Akhirnya, pada sekitar tahun 1579
Kerajaan Sunda Pajajaran runtuh dan Kerajaan Sumedanglarang menjadi kerajaan
yang berdaulat penuh. Prabu Geusan Ulun selaku penguasa Sumedanglarang
mengklaim bahwa wilayah bekas Kerajaan Sunda yang berada di antara Kali
Cisedane hingga Kali Cipamali kecuali Banten, Jayakarta, dan Cirebon menjadi
wilayah Sumedanglarang. Prabu Geusan Ulun memindahkan pusat kerajaan dari
Kutamaya ke Dayeuh Luhur, sekarang masuk wilayah Kecamatan Ganeas.
Dalam naskah Pustaka Kertabhumi I/2
disebutkan bahwa: "Ghesan Ulun nyakrawartti mandala ning Pajajaran
kangwus pralaya, ya ta sirna, ing bhumi Parahyangan. Ikang kedatwan ratu
Sumedang haneng Kutamaya ri Sumedangmandala" (Geusan Ulun memerintah
wilayah Pajajaran yang telah runtuh, yaitu sirna, di bumi Parahyangan. Selanjutnya
diberitakan "Rakyan Samanteng Parahyangan mangastungkara ring sira
Pangeran Ghesan Ulun" (Para penguasa lain di Parahiyangan merestui
Pangeran Geusan Ulun).
Pada
tahun 1610 Pangeran Geusan Ulun wafat, kekuasaan diturunkan ke Aria
Suriadiwangsa. Aria Suradiwangsa sebenarnya bukan anak kandung Pangeran Geusan
Ulun. Pangeran Geusan Ulun merebut Ratu Harisbaya isteri Panembahan Ratu dari
Cirebon. Ketika diambil oleh Pangeran Geusan Ulun dalam keadaan mengandung anak
Panembahan Ratu, sehingga Aria Suradiwangsa adalah anak Panembahan Ratu.

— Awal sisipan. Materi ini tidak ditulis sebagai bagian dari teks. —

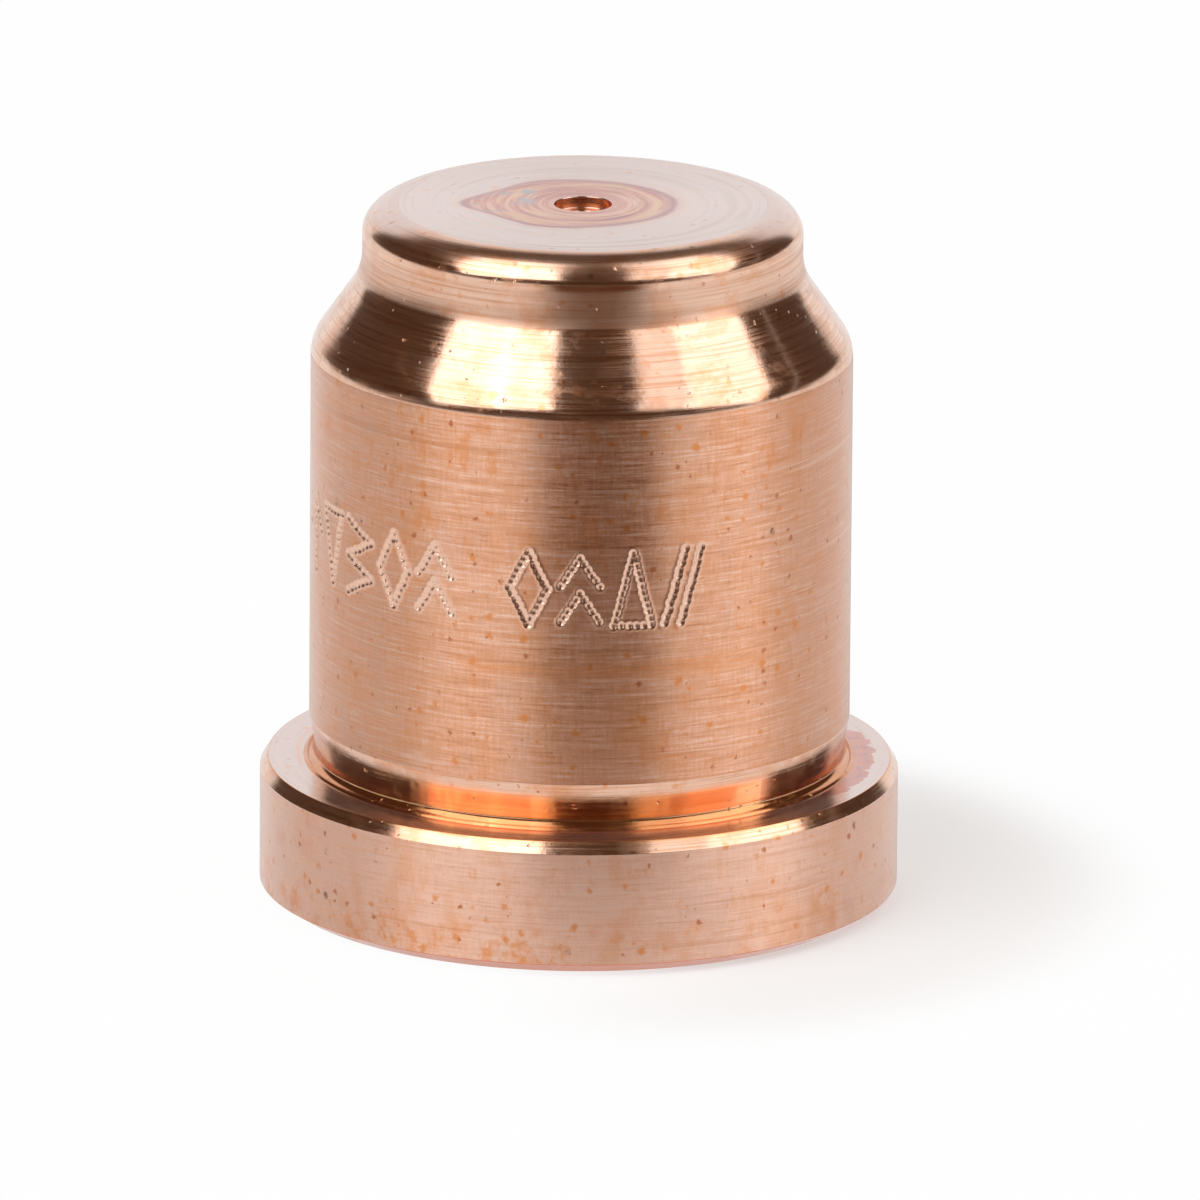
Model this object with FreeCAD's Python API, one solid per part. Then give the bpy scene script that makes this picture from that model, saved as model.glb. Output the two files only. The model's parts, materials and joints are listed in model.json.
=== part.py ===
import FreeCAD, Part
import math
import os

# Plasma torch nozzle, turned from one bar of copper.
# Millimetres and degrees. The axis of the nozzle is Z, with the flange's flat
# end face on z = 0 and the tip on top. The whole part is one half-section,
# turned round Z, so every size below is a radius, a height or an edge of it.

# Flange: the collar that the torch head clamps, at the open end
flange_diameter = 19.0
flange_thickness = 4.06
flange_chamfer_across = 0.23
flange_chamfer_down = 0.34
base_bevel_across = 0.52
base_bevel_up = 0.33

# Body: the plain cylinder above the flange
body_diameter = 16.08
shoulder_height = 16.8
shoulder_blend_radius = 1.35

# Relief groove where the body meets the flange, and the fine ridge outside it
relief_length = 1.36
relief_taper_angle = 10.0
groove_nose_radius = 0.25
ridge_height = 0.09
ridge_width = 0.16
ridge_crest_width = 0.05

# Nose: a cone that draws in to a short neck, then the flat tip
cone_half_angle = 35.0
neck_diameter = 13.06
neck_blend_radius = 1.9
overall_height = 21.0
tip_edge_across = 1.08
tip_edge_down = 0.85

# Mouth: the counterbore in the end face that takes the gas swirl ring
mouth_diameter = 13.0
mouth_depth = 2.6
mouth_chamfer = 0.4

# Chamber: the bore that the electrode stands in
chamber_diameter = 10.4
chamber_depth = 13.6
chamber_edge_chamfer = 0.3
chamber_corner_radius = 0.8

# Inner seat: the taper that leads the plasma gas into the orifice
seat_half_angle = 45.0
seat_end_diameter = 2.6
seat_end_radius = 0.5

# Orifice, and the small counterbore that opens it in the tip
orifice_diameter = 1.1
exit_diameter = 1.71
exit_depth = 0.35


class Section:
    """Half-section in the XZ plane, drawn point by point with lines and arcs."""

    def __init__(self, x, z):
        self.here = FreeCAD.Vector(x, 0, z)
        self.edges = []

    def line(self, x, z):
        """Straight run to a point."""
        there = FreeCAD.Vector(x, 0, z)
        self.edges.append(Part.LineSegment(self.here, there).toShape())
        self.here = there

    def rounded_corner(self, corner, after, radius):
        """Run towards a corner and turn it with a tangent arc of this radius."""
        corner = FreeCAD.Vector(corner[0], 0, corner[1])
        after = FreeCAD.Vector(after[0], 0, after[1])
        back = (self.here - corner).normalize()
        ahead = (after - corner).normalize()
        half_angle = back.getAngle(ahead) / 2
        setback = radius / math.tan(half_angle)
        start = corner + back * setback
        end = corner + ahead * setback
        bisector = (back + ahead).normalize()
        middle = corner + bisector * (radius / math.sin(half_angle) - radius)
        self.line(start.x, start.z)
        self.edges.append(Part.Arc(start, middle, end).toShape())
        self.here = end

    def quarter_ellipse(self, corner, end):
        """Quarter of an ellipse that cuts a square corner, tangent to both sides."""
        corner = FreeCAD.Vector(corner[0], 0, corner[1])
        end = FreeCAD.Vector(end[0], 0, end[1])
        quarter = Part.BezierCurve()
        quarter.setPoles([self.here, corner, end])
        quarter.setWeight(2, math.sqrt(0.5))
        self.edges.append(quarter.toShape())
        self.here = end

    def turned(self):
        """Solid made by turning the closed section round the Z axis."""
        face = Part.Face(Part.Wire(self.edges))
        origin = FreeCAD.Vector(0, 0, 0)
        return face.revolve(origin, FreeCAD.Vector(0, 0, 1), 360)


def flange_outside(section):
    """End face, bevelled lower edge, rim and chamfer, up to the flange's top face."""
    radius = flange_diameter / 2
    section.line(radius - base_bevel_across, 0)
    section.line(radius, base_bevel_up)
    section.line(radius, flange_thickness - flange_chamfer_down)
    section.line(radius - flange_chamfer_across, flange_thickness)


def relief_groove(section):
    """Fine ridge, groove with the tool's round nose, and taper out to the body."""
    radius = body_diameter / 2
    taper = math.radians(relief_taper_angle)
    relief_top = flange_thickness + relief_length
    taper_foot_radius = radius - relief_length * math.tan(taper)
    ridge_middle = radius + ridge_width / 2
    ridge_top = flange_thickness + ridge_height
    section.line(radius + ridge_width, flange_thickness)
    section.line(ridge_middle + ridge_crest_width / 2, ridge_top)
    section.line(ridge_middle - ridge_crest_width / 2, ridge_top)
    section.line(radius, flange_thickness)
    section.rounded_corner(
        (taper_foot_radius, flange_thickness),
        (radius, relief_top),
        groove_nose_radius,
    )
    section.line(radius, relief_top)


def nose_outside(section):
    """Shoulder, cone, neck and the rounded edge of the tip face."""
    body_radius = body_diameter / 2
    neck_radius = neck_diameter / 2
    cone_rise = (body_radius - neck_radius) / math.tan(math.radians(cone_half_angle))
    shoulder = (body_radius, shoulder_height)
    cone_top = (neck_radius, shoulder_height + cone_rise)
    tip_edge_foot = (neck_radius, overall_height - tip_edge_down)
    section.rounded_corner(shoulder, cone_top, shoulder_blend_radius)
    section.rounded_corner(cone_top, tip_edge_foot, neck_blend_radius)
    section.line(*tip_edge_foot)


def tip_edge(section):
    """Elliptical blend from the neck to the flat tip face."""
    neck_radius = neck_diameter / 2
    flat_radius = neck_radius - tip_edge_across
    section.quarter_ellipse((neck_radius, overall_height), (flat_radius, overall_height))


def orifice(section):
    """Exit counterbore in the tip and the orifice below it, down to the seat."""
    exit_radius = exit_diameter / 2
    orifice_radius = orifice_diameter / 2
    seat_end_height = seat_top_height()
    section.line(exit_radius, overall_height)
    section.line(exit_radius, overall_height - exit_depth)
    section.line(orifice_radius, overall_height - exit_depth)
    section.rounded_corner(
        (orifice_radius, seat_end_height),
        (seat_end_diameter / 2, seat_end_height),
        seat_end_radius,
    )


def seat_top_height():
    """Height at which the inner taper has drawn in to its small end."""
    fall = (chamber_diameter - seat_end_diameter) / 2
    return chamber_depth + fall / math.tan(math.radians(seat_half_angle))


def chamber(section):
    """Inner taper, electrode bore and mouth, back down to the end face."""
    chamber_radius = chamber_diameter / 2
    mouth_radius = mouth_diameter / 2
    section.line(seat_end_diameter / 2, seat_top_height())
    section.rounded_corner(
        (chamber_radius, chamber_depth),
        (chamber_radius, mouth_depth),
        chamber_corner_radius,
    )
    section.line(chamber_radius, mouth_depth + chamber_edge_chamfer)
    section.line(chamber_radius + chamber_edge_chamfer, mouth_depth)
    section.line(mouth_radius, mouth_depth)
    section.line(mouth_radius, mouth_chamfer)
    section.line(mouth_radius + mouth_chamfer, 0)


def make_nozzle():
    """Nozzle as one turned solid."""
    section = Section(mouth_diameter / 2 + mouth_chamfer, 0)
    flange_outside(section)
    relief_groove(section)
    nose_outside(section)
    tip_edge(section)
    orifice(section)
    chamber(section)
    return section.turned()


os.makedirs("parts", exist_ok=True)
nozzle = make_nozzle()
nozzle.exportStep("parts/nozzle.step")
print("nozzle", nozzle.isValid(), round(nozzle.Volume, 2), "mm3", nozzle.BoundBox)
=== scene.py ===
import json
import math
from collections import namedtuple

import bpy
from mathutils import Matrix, Quaternion, Vector


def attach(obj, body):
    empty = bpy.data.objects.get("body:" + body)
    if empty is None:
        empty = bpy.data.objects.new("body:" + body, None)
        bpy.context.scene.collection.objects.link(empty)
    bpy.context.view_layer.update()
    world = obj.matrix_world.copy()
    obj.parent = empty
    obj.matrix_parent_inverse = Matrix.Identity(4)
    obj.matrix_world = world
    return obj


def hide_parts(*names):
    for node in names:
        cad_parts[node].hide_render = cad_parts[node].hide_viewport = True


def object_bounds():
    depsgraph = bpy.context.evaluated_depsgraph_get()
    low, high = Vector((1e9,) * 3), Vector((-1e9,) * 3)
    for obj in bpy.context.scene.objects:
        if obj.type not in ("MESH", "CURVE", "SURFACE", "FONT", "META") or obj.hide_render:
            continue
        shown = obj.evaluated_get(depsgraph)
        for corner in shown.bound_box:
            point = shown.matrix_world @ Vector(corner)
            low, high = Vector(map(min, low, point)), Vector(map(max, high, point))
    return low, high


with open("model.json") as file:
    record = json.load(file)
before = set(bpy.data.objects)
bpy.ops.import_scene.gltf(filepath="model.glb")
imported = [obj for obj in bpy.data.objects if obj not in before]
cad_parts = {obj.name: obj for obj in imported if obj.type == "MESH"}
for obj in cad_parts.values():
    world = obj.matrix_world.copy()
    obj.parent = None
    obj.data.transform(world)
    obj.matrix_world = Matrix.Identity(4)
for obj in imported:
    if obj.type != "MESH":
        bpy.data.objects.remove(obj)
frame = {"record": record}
cad_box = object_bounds()


# ---------------------------------------------------------------------------
# Nozzle body
# One piece of copper bar, turned all over on a lathe: a clamping flange, a
# relief groove, a plain brushed body, a polished cone and neck, and a faced
# tip. The chamber and the orifice are bored from the two ends.
# ---------------------------------------------------------------------------
MM = 0.001
mounts = {mount["name"]: mount for mount in frame["record"]["mounts"]}


def fit_radius(name):
    """Radius of one of the nozzle's round fits."""
    return mounts[name]["dims"]["r_mm"] * MM


rim_radius = cad_box[1].x
tip_height = cad_box[1].z
flange_top = mounts["flange_seat"]["pos_m"][2]
body_radius = fit_radius("body_outside")

rim_chamfer_across = 0.23 * MM
rim_chamfer_down = 0.34 * MM
base_bevel_across = 0.52 * MM
base_bevel_up = 0.33 * MM
relief_length = 1.36 * MM
relief_depth = 0.24 * MM
groove_nose = 0.25 * MM
ridge_height = 0.09 * MM
ridge_width = 0.16 * MM
shoulder_height = 16.8 * MM
shoulder_blend = 1.35 * MM
cone_half_angle = math.radians(35)
neck_radius = 6.53 * MM
neck_blend = 1.9 * MM
tip_edge_across = 1.08 * MM
tip_edge_down = 0.85 * MM
brushing_ends = 16.54 * MM

mouth_radius = fit_radius("mouth")
mouth_depth = 2.6 * MM
mouth_chamfer = 0.4 * MM
chamber_radius = fit_radius("chamber")
chamber_depth = 13.6 * MM
chamber_edge = 0.3 * MM
chamber_blend = 0.8 * MM
seat_end_radius = 1.3 * MM
seat_end_blend = 0.5 * MM
orifice_radius = fit_radius("orifice")
exit_radius = 0.855 * MM
exit_depth = 0.35 * MM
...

Pangeran Geusan Ulun juga menikah dengan Nyai Mas Gedeng Waru dan mempunyai
anak Rangga Gede. Menurut sumber sejarah lain, ketika Aria Suradiwangsa naik
tahta menggantikan Pangeran Geusan Ulun, Rangga Gede juga dinobatkan sebagai
pengganti Pangeran Geusan Ulun tetapi berkedudukan di Canukur. Pada masa ini
pemerintahan Sumedanglarang terbagi dua yaitu di bawah kepemimpinan Aria
Suradiwangsa dan Rangga Gede.
Pada
masa pemerintahan Aria Suradiwangsa, beberapa nagari bawahan Sumedanglarang
seperti Karawang, Ciasem, Pamanukan, dan Indramayu menyatakan melepaskan diri
dari kekuasaan Sumedanglarang. Wilayah Sumedanglarang hanya tinggal di kawasan
pedalaman seperti Sumedang, Parakanmuncang. Bandung, dan Sukapura. Pusat
pemerintahan yang semula di Dayeuh Luhur dipindahkan ke Tegalkalong.
Ekspansi
Kesultanan Mataram ke berbagai wilayah berdampak besar pada perubahan di
berbagai sektor kehidupan. Pada sekitar tahun 1620, Aria Suradiwangsa yang
kesulitan menahan ekspansi Mataram akhirnya menyatakan diri berada di bawah
kekuasaan Mataram. Sistem pemerintahan kerajaan Sumedanglarang yang semula keprabuan berubah menjadi kebupatian (kabupaten). Pangkat raja
turun menjadi bupati/wedana. Prabu Geusan Ulun adalah raja terakhir yang
bergelar prabu, setelah itu Sumedanglarang berada di bawah kekuasaan Mataram
dengan pemimpinnya berpangkat bupati/wedana.
Menurut
kajian Yoseph Iskandar, Kerajaan Sumedanglarang berdiri pada sekitar tahun 1340
(Iskandar, 1997: 294). Pusat Kerajaan Sumedanglarang mengalami beberapa kali
perpindahan. Pada awal ketika berdiri hingga masa pemerintahan Prabu Tajimalela
pusat pemerintahan berada di Tembong Agung. Ketika Prabu Gajah Agung naik
tahta, pusat kerajaan dipindahkan ke Ciguling, sekarang termasuk wilayah Desa
Pasangrahan, Kecamatan Sumedang Selatan, dan pada masa pemerintahan Pangeran
Santri dipindahkan ke Kutamaya. Pada masa pemerintahan Prabu Geusan Ulun
berpusat di Dayeuh Luhur kemudian pindah lagi ke Tegalkalong pada masa
pemerintahan Aria Suradiwangsa (Lubis, 2000; Wiriaatmadja, 2012).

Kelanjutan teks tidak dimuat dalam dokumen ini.